Snowbird lives with Lickenfelt, who has wanted to be a dog handler since elementary school. It shows.
Under the orange police vest hanging on the wall of his office is Snowbird’s black box, tucked in a corner. A stack of tennis balls sits on the shelf. A dog bone rests on his desk next to the computer.
On his belt, he carries his gun, his Taser, his radio and a small black bag of puppy treats. Lickenfelt, 51, imagines the couple retiring together, a milestone he anticipates for both of them in about a decade.
As he walked Snowbird around campus Thursday, students he passed reacted with gasps, smiles, selfies.
“Are you stressed today?” Lickenfelt asked them.
“Now that he’s here, things are much better,” one student told him.
Another began researching how to register his dog as an emotional support animal to bring into the dorms.
Belen Valdivieso, a third-year student on campus for a summer job, has been excited about Snowbird’s arrival since she first heard about him in the fall. She misses her dog at home, an adopted half-Yorkie, half-Shih Tzu.
“We all need a therapy dog,” added Emily Mann, student services librarian, who said Snowbird’s presence will be equally beneficial for professors.
Back in the auditorium, Lickenfelt explained to Gelin what a therapy dog was.
“Do you want him to hug you?” he asked.
Gelin nodded.
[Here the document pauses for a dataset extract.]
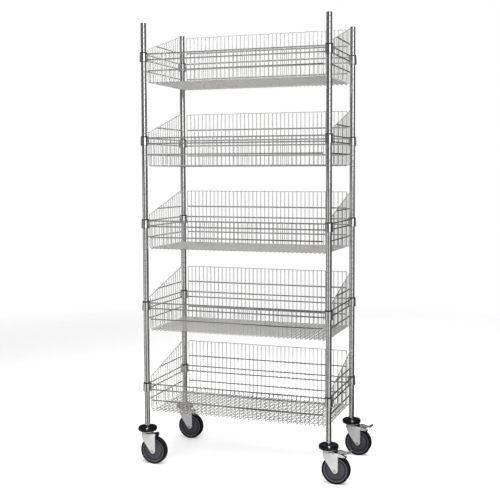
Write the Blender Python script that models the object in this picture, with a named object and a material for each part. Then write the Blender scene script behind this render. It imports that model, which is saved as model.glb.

Snowbird climbed into her lap. She closed her eyes, took a deep breath, and calmed herself. Finally, she felt ready to go off on her own and explore a club fair downstairs.
She would keep her eyes peeled for the school’s Puppy Raisers club, where students partner with the local nonprofit Dogs Inc. to raise service dogs.
It’s a club she knows she wants to join now that she’s met Snowbird.